Some great icons –especially the so-called “historic leaders” of the Revolution– were acclaimed as idols at one time and have since been amply represented by photo journalism and documentary films but their images have not been abundant in Cuban art. Images of these iconic revolutionaries characters have suffered a kind of prohibition–much like the Muslim faithful are prohibited from creating “graven images” of the prophet Muhammad, or of any human or animal figure– a taboo that very few Cuban artists on the island are unaware of or have dared to violate. José Ángel Toirac has been the Cuban artist who has most frequently used such embarrassing icons in his work in the sharpest and most original ways. Other artists have employed similar concepts, labels, and epithets, such as the ones inscribed in the work of José Angel Vincench. Words such as “Gusano” (Worm) and “Escoria” (Slag) have become frozen in the vocabulary of a sector of Cuban society to refer to the “antiheroes,” to those deemed as politically marginal from the perspective of those who wield political power.

Looking at the issue in a more drastic, radical way, we are dealing in many cases with old icons, with icons appertaining to the “third age;” images that have begun to run out of esteem perhaps, to lose some of the vitality and virtue that they once had in abundance a half-century ago when the “repetitions” of Che or Martí created by Raúl Martínez were a faithful reflection of our epic hopefulness, which reached their apotheosis in works like “15 repetitions of Martí” from 1966.

Some icons, of course, have never lost their symbolic power, but Cuban art will have to include in its repertory many other images if it aims to represent what we imagine as “lo cubano” in its full measure. The “Cuban” is not a static or stagnant condition, but just the opposite. Cuban art will have to expand its iconographic panorama if it aims to “illustrate” that which we have always put up on high as a shield, as a coat of arms that identifies and differentiates us, or as a talisman that protects us wherever we find ourselves, whether in Havana, Madrid, Paris, New York, or Miami.
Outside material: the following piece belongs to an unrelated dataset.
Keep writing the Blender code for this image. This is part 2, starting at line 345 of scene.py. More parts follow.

How to represent “lo cubano” without resorting to some version or variation on the same old icons? The new generation of Cuban artists has not considered this question worthy of attention. They have not even posed it as a dilemma. Simply put, they have moved on. Is this preoccupation with representing Cuban cultural identity and “lo cubano” in art, a thing of the past, an old-fashioned matter? Is there a need to represent something, reaffirm something, cling to something in order to continue being Cuban? It seems that simply being Cuban is not enough.

We know very well that we are much more than the short list of images mentioned above; that “lo cubano” is made up of much more and that, at times, these elements are only visible internally as an emotion, a gesture, an attitude, not always identifiable as a surface image. What happens then with our pre-established value patterns when an icon so emblematic of North American culture, of New York culture, is suddenly transformed into an symbolic object by a Cuban artist, as in the case of AlexandreArrechea’s “attractive rolled up skyscrapers” or those other skyscrapers built out of thousands of fish hooks by Yoan Capote? Is New York a Cuban city? Are Carlos Quintana’s Buddhas Cuban?
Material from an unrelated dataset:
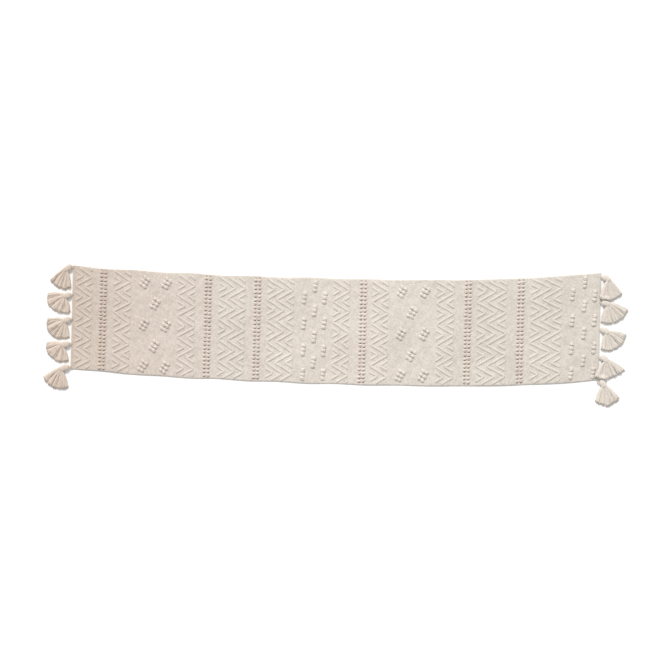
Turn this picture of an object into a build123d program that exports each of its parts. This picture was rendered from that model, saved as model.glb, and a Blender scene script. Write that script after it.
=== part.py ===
from build123d import *
import math
import os

# Table runner lying flat, face up. Millimetres, +X along the cloth, +Y across it, +Z up.
# A cloth place is (s, t): s runs from the left hem's edge along the length, t across from the middle.

# Cloth
cloth_length = 1829.0
width_at_left = 357.0
width_at_right = 372.0
cloth_thick = 2.4
cross_lean = 1.5            # degrees the cross threads lean from square
# Sideways bow of the middle line at the ends, the quarter points and the centre.
bow_points = [(-914.5, 63.0), (-457.0, 31.0), (0.0, 14.0), (457.0, 8.5), (914.5, 31.0)]
centre_shift = (-4.1, 0.4)  # puts the middle of the outer box on the origin

# Hems
hem_width = 10.0
hem_thick = 3.6
stitch_pitch = 9.0
stitch_length = 5.0
stitch_width = 1.2
stitch_high = 0.6

# Folds: the places, along the length, where the cloth bends over an edge or is folded up
fold_left = 217.0
fold_middle = 892.0
fold_right = 1575.0
fold_gap = 4.0

# Raised zigzag bands: (end of the band, at the right-pointing tips; nested full zigzags;
# spacing of the nested zigzags along the length; place across of one right-pointing tip)
chevrons = [
    (68.5, 1, 32.9, 3.0), (202.3, 1, 34.7, -4.0), (425.6, 1, 34.9, -4.4), (599.4, 2, 34.0, -6.8),
    (767.0, 2, 33.8, -6.0), (960.6, 1, 33.5, -4.8), (1095.1, 1, 33.7, -6.3), (1322.9, 1, 34.5, -7.2),
    (1504.0, 2, 36.8, -5.3), (1695.6, 2, 39.2, -2.2),
]
zigzags_across = 5          # tips from edge to edge
nest_gap = 20.6             # between nested zigzags, across the cloth
ridge_width = 9.0
ridge_high = 2.6
edge_margin = 7.0
shortest_slope = 3.0        # a ridge cut shorter than this across the cloth is left out

# Double rows of loops
braids = [107.5, 469.9, 641.1, 1007.2, 1370.6, 1553.1]
loops_across = 26
loop_row_gap = 13.5
loop_radius = 5.6
loop_high = 3.4

# Diamond knots: columns along the length, outer columns hold three, the middle one two
diamond_fields = [(250.0, 287.3, 325.5), (1140.3, 1177.0, 1220.0)]
diamond_rows = [142.5, 70.0, -4.0, -76.5, -148.5]
knot_pitch = 14.0             # between the tufts of a knot's row
knot_rows_gap = 12.6          # between its two rows
knot_lean = 60.0              # of the rows, from the length towards the top
diamond_radius = 5.4
diamond_high = 3.6

# Dashes, each three tufts in a line across the cloth: columns along the length with their rows
dash_fields = [
    {802.5: (113.5, 25.0, -66.5, -151.5), 839.0: (154.5, 70.0, -22.0, -109.0),
     873.0: (114.5, 27.0, -67.0, -150.0)},
    {1731.5: (119.0, 29.0, -67.0, -155.0), 1773.0: (158.0, 76.0, -19.0, -113.0),
     1809.0: (108.0, 23.0, -72.0, -158.0)},
]
dash_pitch = 14.0
dash_radius = 6.4
dash_high = 3.8

# Tassels: (t, distance of the head's middle beyond the hem, how far the head and then the skirt
# point down from straight out, half spread, reach from the binding, raised)
tassels = {
    "left": [
        (174.0, 14.0, 44.0, 69.0, 35.0, 63.0, False), (77.0, 15.0, 22.0, 49.0, 60.0, 59.0, False),
        (-8.0, 15.0, 25.0, 50.0, 58.0, 60.0, False), (-93.0, 19.0, 18.0, 50.0, 61.0, 56.0, False),
        (-173.0, 22.0, 37.0, 68.0, 46.0, 66.0, False),
    ],
    "right": [
        (170.0, 15.0, 50.0, 80.0, 37.0, 60.0, True), (82.0, 13.5, 28.0, 63.0, 48.0, 66.0, False),
        (-12.0, 16.0, 50.0, 58.0, 53.0, 61.0, False), (-108.0, 18.0, 63.0, 76.0, 51.0, 57.0, True),
        (-196.0, 15.0, 75.0, 79.0, 43.0, 65.0, False),
    ],
}
head_radius = 12.0
head_high = 15.0
head_round = 4.0
wrap_length = 4.5
wrap_width = 20.0
wrap_high = 13.0
wrap_lift = 1.0
skirt_neck = 17.0
skirt_high = 11.0
skirt_lift = 6.6            # underside of a skirt that lies over the cloth's corner

edge_station = 150.0        # about how far apart the points are that shape the long edges


def bow(x):
    """Sideways place of the middle line at x: the quartic through the bow points."""
    total = 0.0
    for i, (xi, yi) in enumerate(bow_points):
        share = 1.0
        for j, (xj, _) in enumerate(bow_points):
            if j != i:
                share *= (x - xj) / (xi - xj)
        total += yi * share
    return total


def half_width(s):
    """Half of the cloth's width at s, growing evenly from the left hem to the right."""
    return 0.5 * (width_at_left + (width_at_right - width_at_left) * s / cloth_length)


def place(s, t):
    """The x and y of the cloth place (s, t): the middle line plus t along the leaning cross thread."""
    x = s - 0.5 * cloth_length
    lean = math.radians(cross_lean)
    return (x + t * math.sin(lean) + centre_shift[0], bow(x) + t * math.cos(lean) + centre_shift[1])


def long_edge(side, start, end):
    """The cloth's long edge between two places, as a smooth curve."""
    steps = max(3, round((end - start) / edge_station))
    stations = [start + (end - start) * i / steps for i in range(steps + 1)]
    return Spline(*[place(s, side * half_width(s)) for s in stations])


def strip(start, end, bottom, thick):
    """A full-width stretch of cloth from start to end, thick upwards from bottom."""
    upper, lower = long_edge(1, start, end), long_edge(-1, start, end)
    sides = [Line(lower @ 0, upper @ 0), Line(lower @ 1, upper @ 1)]
    face = make_face(Wire([upper, lower, *sides]).edges())
    return extrude(face.moved(Location((0, 0, bottom))), amount=thick, dir=(0, 0, 1))


def zigzag_runs(end, nested, step, tip):
    """Every slope of a band's nested zigzags, cut to the band and the cloth, as (s, t) ends."""
    quarter = half_width(end) / zigzags_across
    slope = step / nest_gap
    reach = slope * quarter
    start = end - reach - (nested - 1) * step
    limit = half_width(end) - edge_margin
    lines = math.ceil((end - start) / step) + 2
    runs = []
    for line in range(-lines, lines + 1):
        for leg in range(-2 * zigzags_across, 2 * zigzags_across):
            t_low = tip + leg * quarter
            points_right = leg % 2 == 0
            s_low = end + line * step - (0.0 if points_right else reach)
            s_high = end + line * step - (reach if points_right else 0.0)
            piece = clipped((s_low, t_low), (s_high, t_low + quarter), start, end, limit, slope)
            if piece:
                runs.append(piece)
    return runs


def clipped(low, high, start, end, limit, slope):
    """The part of one slope inside the band and the cloth, or None if too little is left."""
    sign = 1.0 if high[0] > low[0] else -1.0
    t_from = max(low[1], -limit)
    t_to = min(high[1], limit)
    near, far = (start, end) if sign > 0 else (end, start)
    t_from = max(t_from, low[1] + sign * (near - low[0]) / slope)
    t_to = min(t_to, low[1] + sign * (far - low[0]) / slope)
    if t_to - t_from < shortest_slope:
        return None
    return [(low[0] + sign * slope * (t - low[1]), t) for t in (t_from, t_to)]


def chevron_band(end, nested, step, tip):
    """The raised ridges of one band, each slope a prism on the cloth."""
    across = 0.5 * ridge_width * math.hypot(step, nest_gap) / step
    ridges = []
    for (s0, t0), (s1, t1) in zigzag_runs(end, nested, step, tip):
        corners = [(s0, t0 - across), (s1, t1 - across), (s1, t1 + across), (s0, t0 + across)]
        outline = Polyline(*[place(s, t) for s, t in corners], close=True)
        face = make_face(outline.edges()).moved(Location((0, 0, cloth_thick)))
        ridges.append(extrude(face, amount=ridge_high, dir=(0, 0, 1)))
    return joined(ridges)


def joined(solids):
    """One compound of separate solids, with those that meet along a tip fused."""
    first, *rest = solids
    merged = first.fuse(*rest) if rest else first
    return Compound(children=list(merged.solids()))


def tuft(radius, high):
    """A low dome standing on the cloth."""
    ball = (radius**2 + high**2) / (2 * high)
    dome = Sphere(ball).moved(Location((0, 0, high - ball)))
    keep = Cylinder(2 * ball, high, align=(Align.CENTER, Align.CENTER, Align.MIN))
    return (dome & keep).solid()


def tufts(places, radius, high):
    """The same dome at each cloth place."""
    one = tuft(radius, high)
    return Compound(children=[one.moved(Location((*place(s, t), cloth_thick))) for s, t in places])


def loop_row(middle):
    """Two rows of loops across the cloth."""
    pitch = 2 * half_width(middle) / (loops_across + 1)
    rows = [-0.5 * loop_row_gap, 0.5 * loop_row_gap]
    across = [(i - 0.5 * (loops_across - 1)) * pitch for i in range(loops_across)]
    return tufts([(middle + row, t) for row in rows for t in across], loop_radius, loop_high)


def diamond_field(columns):
    """Knots of six tufts: two leaning rows of three."""
    lean = math.radians(knot_lean)
    knot = []
    for along in (-knot_pitch, 0.0, knot_pitch):
        for off in (-0.5 * knot_rows_gap, 0.5 * knot_rows_gap):
            knot.append((along * math.cos(lean) + off * math.sin(lean),
                         along * math.sin(lean) - off * math.cos(lean)))
    places = []
    for row, t in enumerate(diamond_rows):
        for column, s in enumerate(columns):
            if (row + column) % 2 == 0:
                places += [(s + ds, t + dt) for ds, dt in knot]
    return tufts(places, diamond_radius, diamond_high)


def dash_field(columns):
    """Dashes of three tufts in line across the cloth."""
    places = []
    for s, rows in columns.items():
        places += [(s, t + step * dash_pitch) for t in rows for step in (-1, 0, 1)]
    return tufts(places, dash_radius, dash_high)


def hem_stitches(s):
    """Running stitches along a hem, each a small bar across the cloth."""
    count = int(2 * (half_width(s) - stitch_length) / stitch_pitch)
    bar = Box(stitch_width, stitch_length, stitch_high, align=(Align.CENTER, Align.CENTER, Align.MIN))
    steps = [(i - 0.5 * (count - 1)) * stitch_pitch for i in range(count)]
    return Compound(children=[
        bar.moved(Location((*place(s, t), hem_thick), (0, 0, -cross_lean))).solid() for t in steps
    ])


def tassel_head():
    """A round, flattened knot."""
    base = Cylinder(head_radius, head_high, align=(Align.CENTER, Align.CENTER, Align.MIN))
    return fillet(base.edges().filter_by(GeomType.CIRCLE), head_round)


def tassel_wrap(turn):
    """The binding between head and skirt."""
    body = Box(wrap_length, wrap_width, wrap_high, align=(Align.MIN, Align.CENTER, Align.MIN))
    return body.moved(Location((head_radius, 0, wrap_lift))).moved(Location((0, 0, 0), (0, 0, turn)))


def tassel_skirt(turn, spread, reach, bottom):
    """The fan of cut yarns, from the binding to the cut end."""
    angle = math.radians(spread)
    bend = abs(math.radians(turn))
    near = 0.5 * wrap_width * math.sin(bend)
    corner = (reach * math.cos(angle), reach * math.sin(angle))
    outline = [
        Line((near, -0.5 * skirt_neck), (corner[0], -corner[1])),
        ThreePointArc((corner[0], -corner[1]), (reach, 0), corner),
        Line(corner, (near, 0.5 * skirt_neck)),
        Line((near, 0.5 * skirt_neck), (near, -0.5 * skirt_neck)),
    ]
    face = make_face(Wire(outline).edges())
    neck = Vector(head_radius + wrap_length, 0, bottom).rotate(Axis.Z, turn)
    return extrude(face, amount=skirt_high, dir=(0, 0, 1)).moved(Location(neck))


def tassel_place(side, t, beyond, droop):
    """Where a tassel's head stands and how the tassel is turned."""
    out = 1.0 if side == "right" else -1.0
    x, y = place(cloth_length if side == "right" else 0.0, t)
    turn = -droop if side == "right" else 180.0 + droop
    return Location((x + out * beyond, y, 0), (0, 0, turn))


def tassel_nodes(side):
    """The three pieces of each tassel at one end."""
    nodes = {}
    for number, (t, beyond, lean, droop, spread, reach, raised) in enumerate(tassels[side], 1):
        where = tassel_place(side, t, beyond, droop)
        turn = droop - lean if side == "right" else lean - droop
        bottom = skirt_lift if raised else 0.0
        name = f"{side}_tassel_{number}"
        nodes[f"{name}_head"] = tassel_head().moved(where)
        nodes[f"{name}_wrap"] = tassel_wrap(turn).moved(where)
        nodes[f"{name}_skirt"] = tassel_skirt(turn, spread, reach, bottom).moved(where)
    return nodes


def cloth_nodes():
    """The woven ground between the hems, parted at the folds."""
    names = ["ground_left_end", "ground_left_half", "ground_right_half", "ground_right_end"]
    folds = [fold_left, fold_middle, fold_right]
    half_gap = 0.5 * fold_gap
    starts = [hem_width] + [fold + half_gap for fold in folds]
    ends = [fold - half_gap for fold in folds] + [cloth_length - hem_width]
    return {name: strip(a, b, 0, cloth_thick) for name, a, b in zip(names, starts, ends)}


def relief_nodes():
    """Everything raised on the cloth's face."""
    nodes = {}
    for number, band in enumerate(chevrons, 1):
        nodes[f"chevron_band_{number:02d}"] = chevron_band(*band)
    for number, middle in enumerate(braids, 1):
        nodes[f"loop_row_{number}"] = loop_row(middle)
    for side, diamonds, dashes in zip(("left", "right"), diamond_fields, dash_fields):
        nodes[f"diamond_knots_{side}"] = diamond_field(diamonds)
        nodes[f"dash_tufts_{side}"] = dash_field(dashes)
    return nodes


def hem_nodes():
    """The folded hem at each end with its stitches."""
    nodes = {}
    spans = {"left": (0.0, hem_width), "right": (cloth_length - hem_width, cloth_length)}
    for side, (start, end) in spans.items():
        nodes[f"hem_{side}"] = strip(start, end, 0, hem_thick)
        nodes[f"hem_stitches_{side}"] = hem_stitches(0.5 * (start + end))
    return nodes


def all_nodes():
    nodes = {**cloth_nodes(), **relief_nodes(), **hem_nodes()}
    nodes.update(tassel_nodes("left"))
    nodes.update(tassel_nodes("right"))
    return nodes


os.makedirs("parts", exist_ok=True)
for node, shape in all_nodes().items():
    export_step(shape, f"parts/{node}.step")
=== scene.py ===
import math

import bpy
import numpy as np
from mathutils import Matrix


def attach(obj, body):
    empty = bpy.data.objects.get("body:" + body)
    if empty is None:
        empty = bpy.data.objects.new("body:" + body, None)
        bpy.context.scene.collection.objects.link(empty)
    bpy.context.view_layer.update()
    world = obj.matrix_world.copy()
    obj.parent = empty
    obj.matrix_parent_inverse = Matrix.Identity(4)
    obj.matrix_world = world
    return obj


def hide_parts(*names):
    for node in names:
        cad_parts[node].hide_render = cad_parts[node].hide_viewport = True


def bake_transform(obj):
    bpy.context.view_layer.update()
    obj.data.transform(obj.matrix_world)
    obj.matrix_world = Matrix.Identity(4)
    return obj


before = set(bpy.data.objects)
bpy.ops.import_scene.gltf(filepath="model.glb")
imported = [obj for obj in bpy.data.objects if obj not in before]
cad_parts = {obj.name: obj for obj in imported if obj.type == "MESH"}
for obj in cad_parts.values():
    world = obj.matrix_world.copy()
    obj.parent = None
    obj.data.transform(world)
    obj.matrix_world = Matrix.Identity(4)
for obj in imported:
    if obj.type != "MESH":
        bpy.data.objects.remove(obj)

# Table runner, lying flat and face up. Lengths are millimetres until a mesh is made.
# A cloth place is (s, t): s runs from the left hem's edge along the length, t across from the middle.
MM = 0.001
TAU = 2 * math.pi

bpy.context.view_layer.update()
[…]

Can the images of non-Cuban ritual objects and deities be Cuban? That is, can the Native American, Aztec, Amazonian, and African images painted and drawn by José Bedia throughout his career be Cuban? Are Pedro Álvarez’s “Dollarscapes” Cuban? What of Clara Morera’s symbolic deconstruction of those same famed greenbacks? Let’s focus on these examples. Is it not a paradox that the “Yankee Dollar” –the mere possession of which was a punishable crime for many years in Cuba– has been transformed into an icon capable of representing “lo cubano” up to a certain point? Is not KadirLópez’s worn and apparently nostalgic Shell sign Cuban, despite the fact that it’s been years since such a brand of gasoline has fired a single engine on our island? There’s no scarcity of such examples.

Given these circumstances, we have to ask ourselves why do we feel the need to “mark” our national territory so emphatically –as dogs often do– with a handful of provincial if universally recognizable signs? In the end, we have already seen that just about any sign or symbol can serve this purpose. It matters little if we change our fur or appearance, as is the case in the mysterious geo-political metamorphoses that take place in the maps of Ibrahim Miranda or in the giant cityscapes of Douglas Pérez that somehow manage to be both colonial and futuristic at the same time.
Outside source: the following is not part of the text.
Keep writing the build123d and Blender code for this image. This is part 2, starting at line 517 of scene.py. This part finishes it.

In the end, we are always the same. Our image of Cuba has grown, diversified, gradually becoming more complex and less predictable. It matters not whether we show our face or a mask; whether we put on a laugh or a frown, a gesture of indifference or meanness. We could even turn into headless horsemen, with all our markers of identity scratched out, erased. Even then, we would continue being the same, Cubans.

Like society, art generally shifts back and forth between idolatry and iconoclasm. Adoring and destroying idols in order to live, to move forward. (What else are idols for if we can’t throw them into the fire every now and then?) A 3D animation of Fernando Rodríguez entitled “Mandarria y Matraca” juxtaposes the two extremes of this supposed face-off (love-hate, adoration-destruction) with intelligence and humor by way of an imaginary stroll through the history of contemporary Cuban art. With this work, Rodríguez employs a rarely used creative format to celebrate the most emblematic art and artists of the 1980s and 1990s, while simultaneously and affectionately poking fun at them. This shows that it is possible (and perhaps desirable) to both admire and satirize, or even openly mock the past with the aim of keeping our distance from its gravitational pull, its dead weight.

We passively await the fall of the same aged idols that we unwittingly and mechanically reinforce as the very image of the nation. Doubtlessly, this is the choice many people make. Still, it is a melancholy and pathetic one. Such a choice is not likely to insure any future freedom neither for Cuban art nor for us as a society. In these new times, we are in desperate need of new idols, which will inevitably appear. Or perhaps there is no need for any idols at all.